August 25, 1991: TKCA-30335; Perspective II; Due to dimensional differences between formats, this release's art is near identical to that of Perspective's.
September 25, 1994: Tokuma Japan Communications, WAX Records; TKCA-70479; Perspective; Released alongside Another Game. Part of the "Quality Music" series of budget reissues. Packaged in a slimline case and priced at 1500 yen.
May 10, 2002 July 4, 2014: Chaos Union, Teslakite; CHTE-0007; Perspective & Perspective II; Remastered by Hirasawa. Disc 3 of the Ashu-on [Sound Subspecies] in the solar system box set. Re-released with new packaging by Kiyoshi Inagaki.

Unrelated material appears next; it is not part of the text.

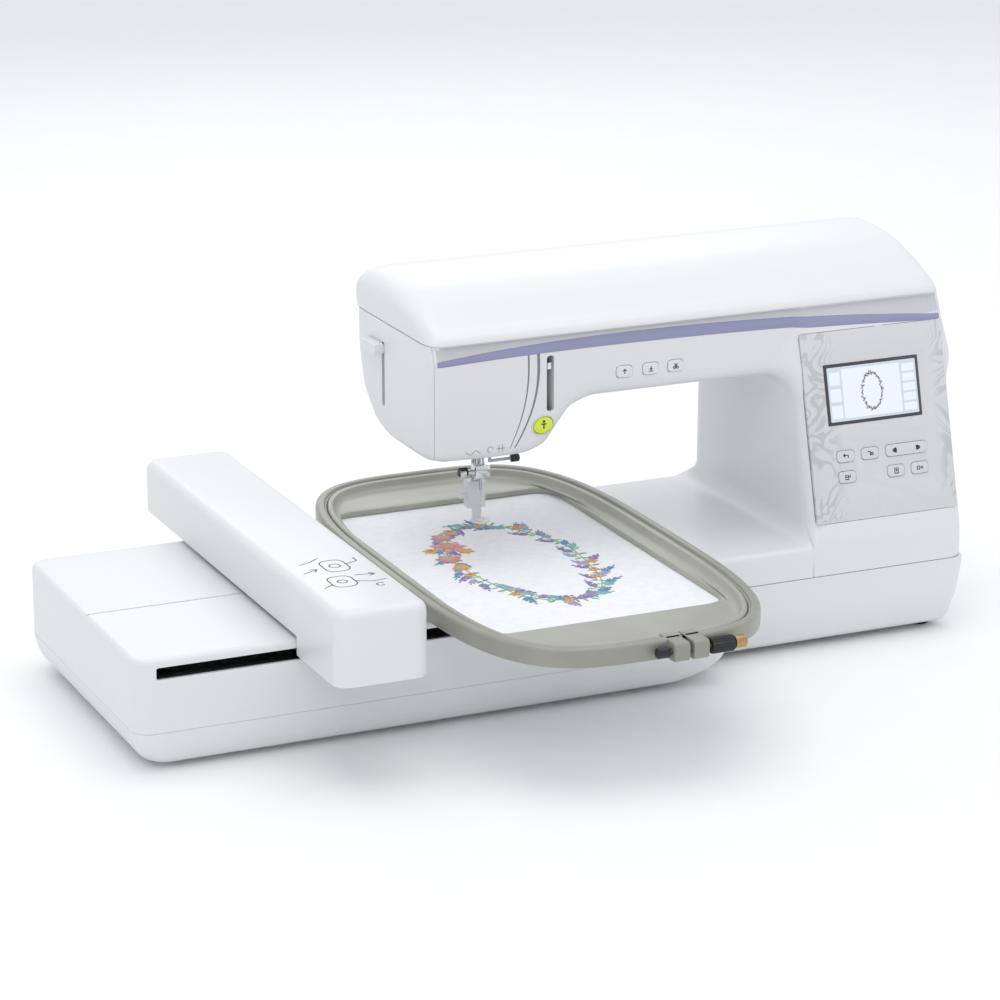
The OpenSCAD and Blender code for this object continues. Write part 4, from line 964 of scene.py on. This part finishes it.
def hoop():
    base, top = RING_LO[2], RING_HI[2]
    rows = [(1, 0), (0.2, 0.5), (0, 1.5), (0, 10.8), (0.35, 12.3), (1.3, 13.4), (2.8, 14), (5.6, 14),
            (6.6, 13.6), (7.1, 12.8), (7.4, 11.8), (8.4, 11.6), (8.9, 11), (9, 10), (9, 1), (8.4, 0)]
    outer = piece("hoop_frame_outer", *rings([oval(d, base + z) for d, z in rows], closed=True),
                  "hoop_grey", "hoop", "hoop_grey", ("hoop_outer",))
    screw = size_of("hoop_screw")
    gap = box_solid([RING_X + 16, screw[0][1] - 6, base - 5], [RING_X + 19, screw[0][1] + 40, top + 5], 0.3)
    cut(outer, gap)
    bracket = box_solid([RING_LO[0] - 5, HOLDER_LO[1] - 0.4, HOLDER_LO[2] - 0.3],
                        [RING_LO[0] + 4.2, HOLDER_HI[1] + 0.4, HOLDER_LO[2] + 4.9], 0.3)
    cut(outer, bracket)
    dress(outer, "hoop_grey", "hoop")
    lugs = [box_solid([x, RING_LO[1], base], [x + 12, RING_LO[1] + 28, top], 3.4, "yzx")
            for x in (RING_X + 4, RING_X + 19)]
    block = piece("hoop_lugs", *joined(*lugs), "hoop_grey", "hoop", "hoop_grey")
    modifier = block.modifiers.new("edges", "BEVEL")
    modifier.width, modifier.segments, modifier.angle_limit = 0.9 * MM, 3, math.radians(60)
    bake(block)
    cut(block, rod(2.3, RING_X - 2, RING_X + 40, [0, (screw[0][1] + screw[1][1]) / 2, base + 7], "x"))
    dress(block, "hoop_grey", "hoop")

    wall = [(9.3, 1.1), (9.3, 10.6), (9.6, 11.9), (10.6, 12.8), (12.2, 12.9), (13.4, 12.3), (14.1, 11),
            (14.9, 8.6), (16.5, 6.9), (19, 6.1)]
    layers = [oval(d, base + z) for d, z in wall]
    rim, lip = layers[-1], window(base + 5.2, 2.2)
    for share, z in ((0.3, 5.8), (0.65, 5.5)):
        blended = rim * (1 - share) + lip * share
        blended[:, 2] = base + z
        layers.append(blended)
    layers += [lip, window(base + 4.7, 0.7), window(base + 3.6), window(base + 1.2), window(base + 0.9, 0.6)]
    piece("hoop_frame_inner", *rings(layers, closed=True), "hoop_pale", "hoop", "hoop_grey", ("hoop_inner",))


def fluted(x0, x1, r, centre, teeth=20, depth=0.5):
    """A knob along x with flutes round it and its two edges rounded."""
    a = np.linspace(0, 2 * math.pi, teeth * 6, endpoint=False)
    wave = depth * (0.5 + 0.5 * np.cos(teeth * a))
    layers = []
    for inset, x in edge_profile(x0, x1, 1.2, 1.2, 4):
        radius = r - inset - wave
        layers.append(np.column_stack([np.full(len(a), x), centre[1] + radius * np.cos(a),
                                       centre[2] + radius * np.sin(a)]))
    return rings(layers)


def clamp_screw():
    lo, hi = size_of("hoop_screw")
    axis = (lo + hi) / 2 * [0, 1, 1]
    near, far = lo[0], hi[0]
    spindle = lathe([(1.2, near + 0.5), (1.9, near + 1.2), (1.9, far - 12), (3.4, far - 11.5),
                     (3.4, far - 9.5), (4.6, far - 9), (4.6, far - 1.2), (3.6, far)], axis, "x")
    piece("clamp_spindle", *spindle, "bronze", "clamp_screw", "steel", ["hoop_screw"])
    nut = lathe([(2.5, near), (4, near + 1), (4, near + 9), (3.2, near + 10)], axis, "x")
    piece("clamp_nut", *nut, "black_plastic", "clamp_screw")
    piece("clamp_knob", *fluted(far - 28, far - 10, 6, axis), "black_plastic", "clamp_screw")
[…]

April 25, 2007: Tokuma Japan Communications, sky station, SS RECORDINGS; SS-902; Perspective & Perspective II (titled Perspective +11 Tracks); Remastered (digitally, 24 bit). Packaged in a paper sleeve to replicate the original LP packaging. Includes new liner notes by music industry writer Dai Onojima.
July 17, 2015: Tokuma Japan Communications, WAX Records; SHM-CD; TKCA-10133; Perspective; Released alongside Another Game. Remastered, limited release. Packaged in a paper sleeve to replicate the original LP packaging.

- "Heaven" is included on the rebel incorporated various artists compilation.
- "Perspective" is included on the J-ROCK 80'S various artists compilation.
- "Train" (Perspective II version) is included on the GROOVIN' Shōwa! 7～Romantist various artists compilation.